▶ [STORED DATA]
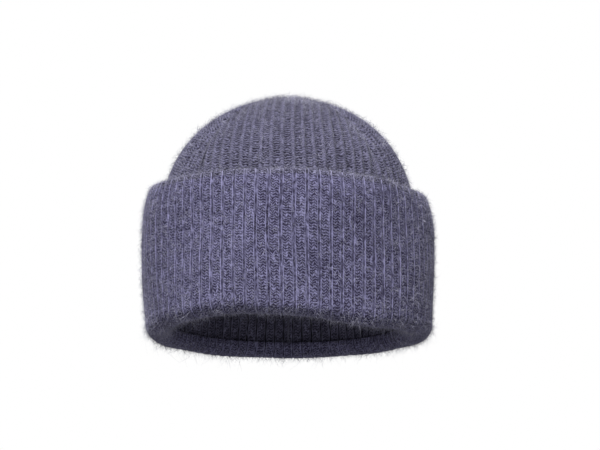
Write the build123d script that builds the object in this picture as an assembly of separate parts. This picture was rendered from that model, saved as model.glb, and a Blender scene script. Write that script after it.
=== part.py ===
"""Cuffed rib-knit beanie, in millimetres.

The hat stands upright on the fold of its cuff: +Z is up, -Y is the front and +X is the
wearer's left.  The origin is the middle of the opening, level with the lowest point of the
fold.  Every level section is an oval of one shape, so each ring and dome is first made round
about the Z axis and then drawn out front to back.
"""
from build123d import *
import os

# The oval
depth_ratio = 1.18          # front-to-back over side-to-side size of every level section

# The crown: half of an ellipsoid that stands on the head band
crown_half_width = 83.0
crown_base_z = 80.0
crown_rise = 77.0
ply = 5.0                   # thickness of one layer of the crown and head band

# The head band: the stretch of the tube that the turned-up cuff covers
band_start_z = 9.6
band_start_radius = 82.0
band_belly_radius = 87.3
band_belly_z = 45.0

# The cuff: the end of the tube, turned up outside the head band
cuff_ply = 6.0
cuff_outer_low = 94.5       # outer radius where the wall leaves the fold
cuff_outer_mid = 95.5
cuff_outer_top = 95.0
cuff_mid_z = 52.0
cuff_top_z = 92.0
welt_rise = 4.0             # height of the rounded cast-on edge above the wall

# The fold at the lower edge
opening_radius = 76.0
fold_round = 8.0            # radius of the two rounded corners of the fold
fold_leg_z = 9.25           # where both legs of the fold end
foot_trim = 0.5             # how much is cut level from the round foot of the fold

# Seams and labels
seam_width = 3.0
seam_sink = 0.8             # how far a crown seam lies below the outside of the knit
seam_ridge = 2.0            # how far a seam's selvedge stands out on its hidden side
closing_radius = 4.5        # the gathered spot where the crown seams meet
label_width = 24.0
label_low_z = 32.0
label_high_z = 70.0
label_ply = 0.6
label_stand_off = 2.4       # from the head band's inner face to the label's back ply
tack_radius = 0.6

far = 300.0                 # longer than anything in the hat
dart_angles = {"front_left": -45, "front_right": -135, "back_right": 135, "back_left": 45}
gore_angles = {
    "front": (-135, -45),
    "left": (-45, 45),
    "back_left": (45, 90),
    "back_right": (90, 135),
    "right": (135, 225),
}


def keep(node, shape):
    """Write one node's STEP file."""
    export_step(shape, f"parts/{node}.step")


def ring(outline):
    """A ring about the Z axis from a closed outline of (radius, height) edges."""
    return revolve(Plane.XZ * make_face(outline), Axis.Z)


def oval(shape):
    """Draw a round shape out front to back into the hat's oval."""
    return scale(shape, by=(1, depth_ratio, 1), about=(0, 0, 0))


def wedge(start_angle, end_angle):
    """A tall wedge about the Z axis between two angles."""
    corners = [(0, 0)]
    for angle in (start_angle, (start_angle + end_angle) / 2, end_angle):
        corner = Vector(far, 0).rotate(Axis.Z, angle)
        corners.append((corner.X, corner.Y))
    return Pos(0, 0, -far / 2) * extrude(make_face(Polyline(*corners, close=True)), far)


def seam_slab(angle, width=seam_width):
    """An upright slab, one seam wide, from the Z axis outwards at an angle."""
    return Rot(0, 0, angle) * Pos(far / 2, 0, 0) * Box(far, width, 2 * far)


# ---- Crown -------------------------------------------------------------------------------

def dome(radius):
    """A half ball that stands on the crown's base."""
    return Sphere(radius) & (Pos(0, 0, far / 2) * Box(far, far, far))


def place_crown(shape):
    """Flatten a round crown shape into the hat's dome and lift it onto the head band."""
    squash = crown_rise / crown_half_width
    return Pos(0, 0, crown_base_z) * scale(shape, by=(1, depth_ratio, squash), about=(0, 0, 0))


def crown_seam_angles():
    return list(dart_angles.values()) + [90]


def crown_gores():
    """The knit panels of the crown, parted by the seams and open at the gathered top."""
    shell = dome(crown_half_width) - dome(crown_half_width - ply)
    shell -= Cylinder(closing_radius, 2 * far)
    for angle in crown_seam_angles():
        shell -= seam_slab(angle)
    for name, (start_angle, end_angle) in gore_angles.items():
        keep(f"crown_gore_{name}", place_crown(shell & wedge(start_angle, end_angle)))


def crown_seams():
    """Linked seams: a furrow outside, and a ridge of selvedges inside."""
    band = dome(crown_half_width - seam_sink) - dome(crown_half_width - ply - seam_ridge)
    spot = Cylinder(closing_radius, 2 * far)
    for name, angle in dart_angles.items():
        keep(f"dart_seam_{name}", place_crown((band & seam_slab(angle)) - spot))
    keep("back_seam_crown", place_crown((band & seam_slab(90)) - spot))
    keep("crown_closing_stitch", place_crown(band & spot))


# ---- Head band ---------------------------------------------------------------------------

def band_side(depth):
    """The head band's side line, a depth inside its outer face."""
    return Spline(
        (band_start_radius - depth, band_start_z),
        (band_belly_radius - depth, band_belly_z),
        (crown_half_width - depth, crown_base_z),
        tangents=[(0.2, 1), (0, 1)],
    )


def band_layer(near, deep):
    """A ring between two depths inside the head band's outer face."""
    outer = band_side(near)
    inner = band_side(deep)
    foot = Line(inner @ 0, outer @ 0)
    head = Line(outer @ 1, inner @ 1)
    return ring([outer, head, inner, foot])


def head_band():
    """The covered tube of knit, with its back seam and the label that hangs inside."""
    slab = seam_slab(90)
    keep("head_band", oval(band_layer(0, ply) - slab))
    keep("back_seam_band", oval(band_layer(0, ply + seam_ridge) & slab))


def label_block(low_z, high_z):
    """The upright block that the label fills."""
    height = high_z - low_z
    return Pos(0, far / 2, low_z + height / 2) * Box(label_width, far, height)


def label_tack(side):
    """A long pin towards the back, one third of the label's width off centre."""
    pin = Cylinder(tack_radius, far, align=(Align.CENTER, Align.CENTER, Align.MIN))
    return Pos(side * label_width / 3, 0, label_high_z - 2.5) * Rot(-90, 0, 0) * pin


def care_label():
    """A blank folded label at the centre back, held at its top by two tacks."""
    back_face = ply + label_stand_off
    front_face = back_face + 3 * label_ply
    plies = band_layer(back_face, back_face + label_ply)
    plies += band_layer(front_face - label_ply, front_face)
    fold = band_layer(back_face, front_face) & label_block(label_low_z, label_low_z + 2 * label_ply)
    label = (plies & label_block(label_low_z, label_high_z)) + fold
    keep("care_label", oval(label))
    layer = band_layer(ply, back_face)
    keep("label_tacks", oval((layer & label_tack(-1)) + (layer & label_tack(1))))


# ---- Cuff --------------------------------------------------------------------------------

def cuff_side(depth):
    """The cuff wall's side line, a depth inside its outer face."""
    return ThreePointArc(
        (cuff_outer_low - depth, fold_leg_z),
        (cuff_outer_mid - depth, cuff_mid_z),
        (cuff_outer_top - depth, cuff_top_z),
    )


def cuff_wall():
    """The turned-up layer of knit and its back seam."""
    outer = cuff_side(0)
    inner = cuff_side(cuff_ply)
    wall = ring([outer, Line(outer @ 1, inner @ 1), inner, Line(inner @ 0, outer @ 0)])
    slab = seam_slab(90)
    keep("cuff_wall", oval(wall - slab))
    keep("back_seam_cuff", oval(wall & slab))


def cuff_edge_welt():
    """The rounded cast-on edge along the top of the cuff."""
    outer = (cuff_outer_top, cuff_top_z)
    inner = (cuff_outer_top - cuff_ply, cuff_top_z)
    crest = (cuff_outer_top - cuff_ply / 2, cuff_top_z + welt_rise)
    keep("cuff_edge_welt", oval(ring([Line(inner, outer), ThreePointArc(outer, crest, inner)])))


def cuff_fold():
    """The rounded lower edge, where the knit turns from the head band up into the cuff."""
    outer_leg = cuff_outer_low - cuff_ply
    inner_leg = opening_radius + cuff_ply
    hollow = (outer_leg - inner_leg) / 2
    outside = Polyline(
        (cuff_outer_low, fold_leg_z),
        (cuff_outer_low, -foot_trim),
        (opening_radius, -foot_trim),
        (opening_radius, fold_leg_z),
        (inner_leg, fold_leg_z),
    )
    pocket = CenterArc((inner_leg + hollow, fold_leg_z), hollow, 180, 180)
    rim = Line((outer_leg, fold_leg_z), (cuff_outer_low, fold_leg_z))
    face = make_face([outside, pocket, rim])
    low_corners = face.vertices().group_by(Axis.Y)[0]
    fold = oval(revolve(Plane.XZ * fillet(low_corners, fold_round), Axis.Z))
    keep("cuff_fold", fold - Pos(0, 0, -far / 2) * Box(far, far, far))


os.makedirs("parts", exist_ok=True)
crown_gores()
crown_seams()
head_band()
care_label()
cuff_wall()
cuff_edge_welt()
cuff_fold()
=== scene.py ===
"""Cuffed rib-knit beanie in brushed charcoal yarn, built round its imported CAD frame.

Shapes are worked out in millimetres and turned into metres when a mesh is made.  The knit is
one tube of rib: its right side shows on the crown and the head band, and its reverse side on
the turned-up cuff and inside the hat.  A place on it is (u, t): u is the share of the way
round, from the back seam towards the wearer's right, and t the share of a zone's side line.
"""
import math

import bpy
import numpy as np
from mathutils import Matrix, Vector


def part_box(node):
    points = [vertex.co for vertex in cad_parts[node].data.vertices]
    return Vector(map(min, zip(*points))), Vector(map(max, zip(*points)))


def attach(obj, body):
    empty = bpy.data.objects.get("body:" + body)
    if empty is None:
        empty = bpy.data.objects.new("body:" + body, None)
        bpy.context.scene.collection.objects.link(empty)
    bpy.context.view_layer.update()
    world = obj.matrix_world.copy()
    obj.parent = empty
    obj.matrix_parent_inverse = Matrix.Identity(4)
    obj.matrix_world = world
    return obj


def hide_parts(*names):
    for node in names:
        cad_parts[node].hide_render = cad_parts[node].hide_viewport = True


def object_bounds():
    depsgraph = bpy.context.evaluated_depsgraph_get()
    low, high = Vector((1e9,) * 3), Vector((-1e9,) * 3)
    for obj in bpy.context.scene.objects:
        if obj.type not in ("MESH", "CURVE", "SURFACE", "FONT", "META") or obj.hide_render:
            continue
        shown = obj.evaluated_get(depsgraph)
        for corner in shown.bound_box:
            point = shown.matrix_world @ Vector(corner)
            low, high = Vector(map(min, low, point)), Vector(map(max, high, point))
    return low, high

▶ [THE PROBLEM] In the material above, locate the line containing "crest = (cuff_outer_top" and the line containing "world = obj.matrix_world.copy()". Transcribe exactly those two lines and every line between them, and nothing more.

▶ [ANSWER TO THIS TASK]
    crest = (cuff_outer_top - cuff_ply / 2, cuff_top_z + welt_rise)
    keep("cuff_edge_welt", oval(ring([Line(inner, outer), ThreePointArc(outer, crest, inner)])))


def cuff_fold():
    """The rounded lower edge, where the knit turns from the head band up into the cuff."""
    outer_leg = cuff_outer_low - cuff_ply
    inner_leg = opening_radius + cuff_ply
    hollow = (outer_leg - inner_leg) / 2
    outside = Polyline(
        (cuff_outer_low, fold_leg_z),
        (cuff_outer_low, -foot_trim),
        (opening_radius, -foot_trim),
        (opening_radius, fold_leg_z),
        (inner_leg, fold_leg_z),
    )
    pocket = CenterArc((inner_leg + hollow, fold_leg_z), hollow, 180, 180)
    rim = Line((outer_leg, fold_leg_z), (cuff_outer_low, fold_leg_z))
    face = make_face([outside, pocket, rim])
    low_corners = face.vertices().group_by(Axis.Y)[0]
    fold = oval(revolve(Plane.XZ * fillet(low_corners, fold_round), Axis.Z))
    keep("cuff_fold", fold - Pos(0, 0, -far / 2) * Box(far, far, far))


os.makedirs("parts", exist_ok=True)
crown_gores()
crown_seams()
head_band()
care_label()
cuff_wall()
cuff_edge_welt()
cuff_fold()
=== scene.py ===
"""Cuffed rib-knit beanie in brushed charcoal yarn, built round its imported CAD frame.

Shapes are worked out in millimetres and turned into metres when a mesh is made.  The knit is
one tube of rib: its right side shows on the crown and the head band, and its reverse side on
the turned-up cuff and inside the hat.  A place on it is (u, t): u is the share of the way
round, from the back seam towards the wearer's right, and t the share of a zone's side line.
"""
import math

import bpy
import numpy as np
from mathutils import Matrix, Vector


def part_box(node):
    points = [vertex.co for vertex in cad_parts[node].data.vertices]
    return Vector(map(min, zip(*points))), Vector(map(max, zip(*points)))


def attach(obj, body):
    empty = bpy.data.objects.get("body:" + body)
    if empty is None:
        empty = bpy.data.objects.new("body:" + body, None)
        bpy.context.scene.collection.objects.link(empty)
    bpy.context.view_layer.update()
    world = obj.matrix_world.copy()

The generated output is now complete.